The Popular Mechanics Million Dollar Car Test
In 1981 the Popular Mechanics Magazine gathered together the best exotic cars of the time for a performance comparison test. Sterling Moss and Phil Hill joined the PM staff to do the testing. The test results were published in the March 1981 PM Magazine and after the dust settled the Pantera was the overall winner! The fact that the Pantera won, surprised and bugged some of the PM staff because of the pedigree of the other competing Italian cars, but that is the cool thing about the Pantera, It just looks awesome and out performs the competition just like Mr. de Tomaso ordered! The Pantera used in the PM test was a $60k 1981 GTS that were slower than the early cars because of the emission controls, low compression and retarded cam timing. During the testing they could only get the GTS to do 14.949 seconds in the 1/4 mile, almost a full second slower than the 1971 cars and much slower than the typical warmed over Pantera of today that will do a 12.5 second 1/4 mile.
Click image to see the stunning results
Pantera Comparison With Other Mid-engine Super Cars
Zero to 60
Information compiled from Hot Cars TM publications.
Pantera Comparison With Front Engine Car
Information compiled from Hot Cars TM publications.
Pantera Design Features
Click image to view
Up front is the battery, hydraulic clutch master cylinder, power brake booster, brake master cylinder, windshield washer bottle, and inflatable spare tire. The top edge of the radiator is visible at the front of the image. Coolant tubes run from the radiator to the engine in a tunnel down the center of the car. This car has a Pantera Performance Center brake master cylinder.
The back trunk liner is removable, it is made of fiberglass and lined with black felt. The engine is visible just in front of the liner and is covered by a removable screened panel. The fuel filler is visible in the top left of the image. The back hatch must be opened to add fuel. The oil and coolant levels can be checked with the hatch up.
The Pantera is powered by a 351 Cleveland and is easily modified for more horsepower. This engine has a hot cam, roller rockers, Holley 600, Edelbrock Performer Intake, MSD plug wires, Hall Pantera headers, valve covers and air cleaner. With all of the smog junk removed, a hot cam, roller rockers, a big carb and headers the typical Pantera will push 350 plus horsepower. Really built engines with EFI or very big carburetors go to 500 horsepower. With blowers and or turbo chargers 700 horsepower is possible. EFI systems are available with individual runners for each intake port. All of this power in a car at 3123 LB with a mid-engine is pretty awesome!

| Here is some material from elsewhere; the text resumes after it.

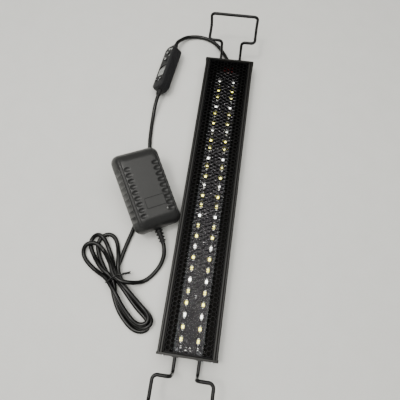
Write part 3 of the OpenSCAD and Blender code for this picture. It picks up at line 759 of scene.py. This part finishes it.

The Pantera uses a five speed ZF transaxle with a final drive ratio of 4.22. The same type of transaxle was used in the Ford GT40. The ZF is very, very strong and is of limited-slip design. The 1st gear ratio is 2.23, 2nd gear is 1.47, 3rd gear is 1.04, 4th gear is .846 and 5th gear is .705.
A removable aluminum brace connects from the left and right upper shock mounts to add rigidly to the back suspension. The stock brace is non-adjustable.
The clutch slave cylinder can be seen just below the brace. An eleven inch clutch plate is used with a hydraulic master and salve cylinder for clutch linkage.
The the GT5 Pantera came from the factory with hood air vents that are placed in the hood just behind the radiator to provide for an extra hot air out flow. It is common to add the GT5 vents to the earlier cars.
The vents in front of the windshield provide an outside fresh air intake for the heater and AC. Although the car has an air intake there is no out flow vent unless a window in open. The heater and AC fan only pulls air from inside the car. The outside air is only pulled in with the re-circulating air and outside pressure when driving.
The side vent gills are not functional and just provide the transition from the window glass to the body. The small window in front of the gill is actually part of the engine compartment and provides some extra side visibility for the driver. The back window of the driver's compartment goes across the back of the car in front of the small window.
The opining in the back hatch has no window and serves as an air vent for the engine compartment and the driver's view path out the back of the car. The black area inside the opening is the engine cover screen. The back window of the driver's compartment goes across the back of the car in front of the engine cover screen.
The seating in the Pantera is comfortable and the visibility to the front and sides is super. The 1971 model seats are very thin so you just set on the floor for maximum head room and leg-room. The 13.5 inch after market small wheel gives room for long legs to fit between the wheel and the center console. The left dash pod has the 200 mph speedometer and the right pod has the tachometer.
The center console has most of the control switches for the lights, third cooling fan, windows, heater fan, dome light, A/C control and the Amp, fuel, temp and oil pressure gauges installed in a vertical column. The car did not come with a factory installed radio but had a removable cover over the vertical slot for the radio. As the story goes, Mr. de Tomaso thought that Pantera drivers should be more interested in listening to the engine music. He was right and the engine does make great music!
The gated five-speed shifter is located on the wide center console in front of the ashtray and lighter.